Zarówno odgrywane sztuki, jak i publiczność były bardzo różnorodne. We wszystkich spektaklach liczyła się widowiskowość: ruch, gest, słowo, oprawa wizualna, dźwięk. Chodziło o wywarcie jak największego wrażenia na widzu.
Już w czasach Zygmunta III Wazy znajdowała się w Zamku Królewskim w Warszawie specjalnie przystosowana do występów scenicznych sala. Czasy największego rozkwitu teatru królewskiego przypadły jednak na okres panowania drugiego króla z dynastii Wazów, Władysława IV. Jako młody królewicz (pod przybranym nazwiskiem: Snopkowski – od herbu Wazów, w którym widnieje snopek) odbył w latach 1624-1625 podróż po Europie, gdzie poznał najnowsze i najbardziej awangardowe formy teatralne. Jedną z nich była zyskująca coraz większą popularność opera.

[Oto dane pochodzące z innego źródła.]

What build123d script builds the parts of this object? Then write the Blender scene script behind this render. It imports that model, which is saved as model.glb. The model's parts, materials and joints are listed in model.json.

Ciekawą relację na temat warszawskiego teatru królewskiego przytacza nieoceniony Adam Jarzębski – muzyk, kompozytor, członek królewskiej kapeli i poeta. Według jego słów:
theatrum cudowne
Z perspektywami budowane
Stoi zacne, z kolumnami
Nie widziane między nami…
Dziś niejeden teatr nie powstydziłby się wspaniałych urządzeń scenicznych, które posiadała scena królewska. Dzięki nim dramaturgia przedstawień zyskiwała na sile. Kronikarz pisze:
Tam ujrzysz piekło straszliwe
I morze zdać się burzliwe
Na którym podczas pływają
Syreny morskie, śpiewają.
Widownia teatralna pomieścić mogła przeszło tysiąc osób. O tym, że była szczelnie wypełniona świadczą znów słowa Adama Jarzębskiego: dostatek bywa w niej gości.
Po śmierci Władysława IV aktywność teatru królewskiego zdecydowanie osłabła. Nie bez znaczenia były nękające kraj kolejne lata wojny. Dopiero pod rządami Jana III sztuka sceniczna osiąga z powrotem iście królewski szyk.